* [Work to be completed]
Only the lines from the start of the material through the line containing "a four-legged base." are to be extracted, exactly as they appear.

* [Given material]
--------------------

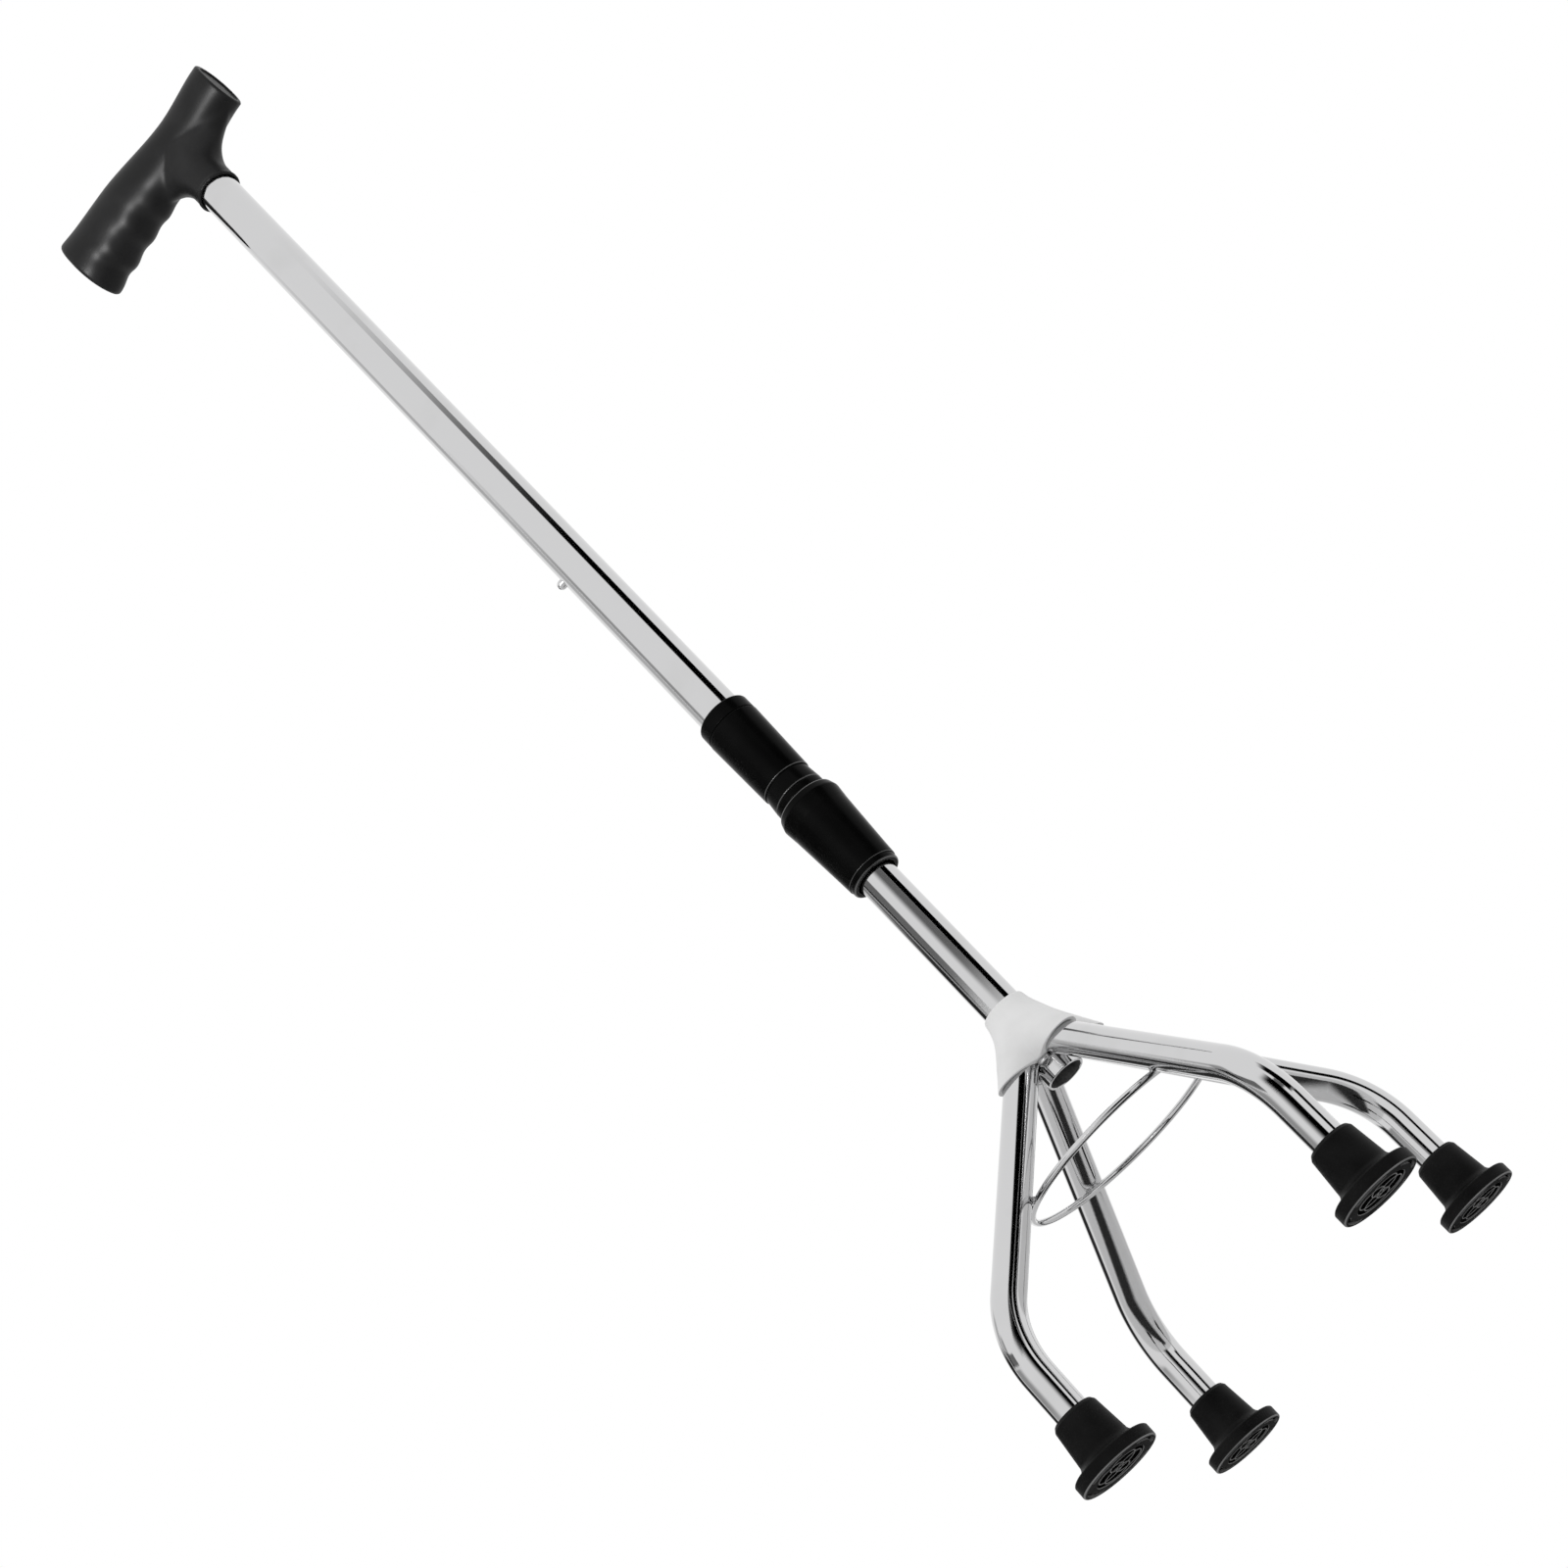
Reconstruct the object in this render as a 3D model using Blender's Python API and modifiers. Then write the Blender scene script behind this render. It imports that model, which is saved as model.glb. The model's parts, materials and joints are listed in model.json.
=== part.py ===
"""Quad cane: a telescopic tube cane with a T handle, a screw collar, a snap button and a four-legged base.

Metres, +Z up. The origin is on the floor, on the axis of the tubes. +X points to the handle's nose.
"""
import math

import bmesh
import bpy
from mathutils import Matrix, Vector

MM = 0.001

# Tubes
LOWER_TUBE_DIA = 19.2 * MM
LOWER_TUBE_WALL = 1.2 * MM
LOWER_TUBE_LENGTH = 393.4 * MM
UPPER_TUBE_WALL = 1.2 * MM
UPPER_TUBE_LENGTH = 533.5 * MM
SLIDE_GAP = 0.3 * MM
FIT_GAP = 0.3 * MM
STUB_LENGTH = 9.3 * MM
PLUG_FLANGE = 1.5 * MM
PLUG_SPIGOT = 10.0 * MM
PLUG_WALL = 1.6 * MM

# Height setting
COLLAR_HEIGHT = 277.0 * MM
HOLE_PITCH = 25.0 * MM
HOLES_EACH_WAY = 3

# Snap button and its spring
BUTTON_DIA = 5.2 * MM
BUTTON_REACH = 5.4 * MM
BUTTON_FROM_TOP = 34.0 * MM
BUTTON_FLANGE_DIA = 6.8 * MM
BUTTON_FLANGE = 0.8 * MM
BUTTON_RIVET_DIA = 2.8 * MM
BUTTON_HEAD_DIA = 4.8 * MM
BUTTON_HEAD = 0.8 * MM
STRIP_THICKNESS = 0.6 * MM
STRIP_WIDTH = 6.0 * MM
STRIP_ABOVE_BUTTON = 7.5 * MM
STRIP_BELOW_BUTTON = 34.0 * MM

# Collar: nut, split bush, stop ring, sleeve and cap
NUT_HEIGHT = 51.7 * MM
NUT_BASE_WALL = 1.2 * MM
NUT_SHOULDER_WALL = 4.05 * MM
NUT_LIP = 3.2 * MM
NUT_LIP_STEP = 0.5 * MM
NUT_MOUTH_GAP = 0.9 * MM
NUT_SHOULDER = 4.5 * MM
NECK_WALL = 1.8 * MM
BUSH_HEIGHT = 20.2 * MM
BUSH_TAPER_HEIGHT = 13.7 * MM
BUSH_WALL = 2.1 * MM
BUSH_TIP_WALL = 1.15 * MM
BUSH_SLOT = 1.2 * MM
BUSH_SLOT_HEIGHT = 14.5 * MM
STOP_RING_HEIGHT = 4.0 * MM
STOP_RING_WALL = 1.05 * MM
WAIST_HEIGHT = 9.4 * MM
WAIST_TAPER = 0.8 * MM
SLEEVE_HEIGHT = 40.2 * MM
SLEEVE_WALL = 1.75 * MM
SLEEVE_TOP_WALL = 2.7 * MM
TUBE_SEAT_DEPTH = 6.6 * MM
CAP_HEIGHT = 8.0 * MM
CAP_WALL = 2.5 * MM

# Handle, in the plane of the tubes
SOCKET_DEPTH = 28.6 * MM
SOCKET_WALL = 1.1 * MM
SOCKET_RIM = 0.45 * MM
SOCKET_RIM_HEIGHT = 2.0 * MM
HANDLE_RISE = 15.5 * MM
HANDLE_REAR = 85.2 * MM
HANDLE_NOSE = 42.0 * MM
REAR_HEIGHT = 43.2 * MM
HEEL_HEIGHT = 41.4 * MM
GRIP_HEIGHT = 40.2 * MM
SADDLE_HEIGHT = 33.4 * MM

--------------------

* [Complete response]
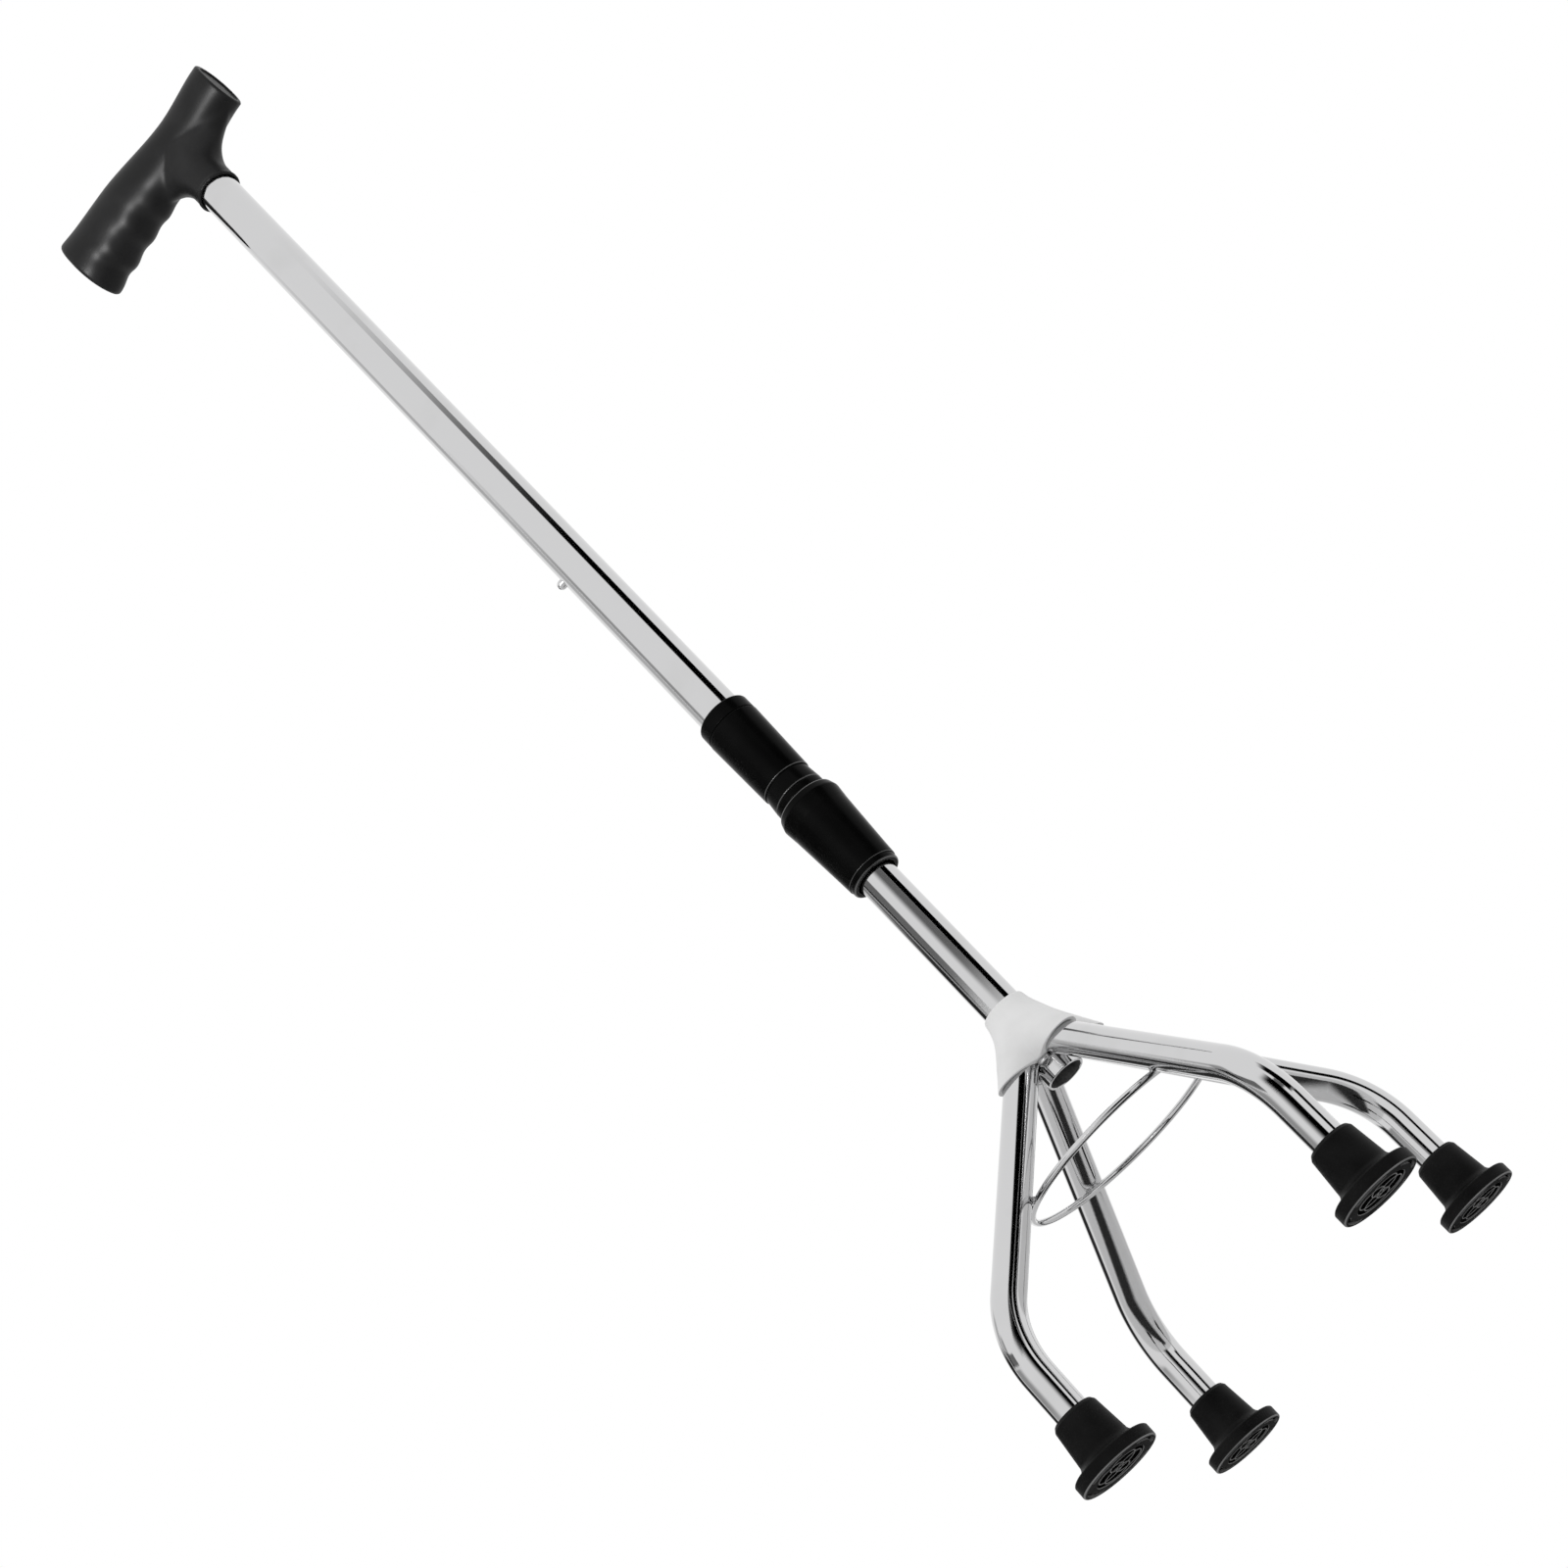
Reconstruct the object in this render as a 3D model using Blender's Python API and modifiers. Then write the Blender scene script behind this render. It imports that model, which is saved as model.glb. The model's parts, materials and joints are listed in model.json.
=== part.py ===
"""Quad cane: a telescopic tube cane with a T handle, a screw collar, a snap button and a four-legged base.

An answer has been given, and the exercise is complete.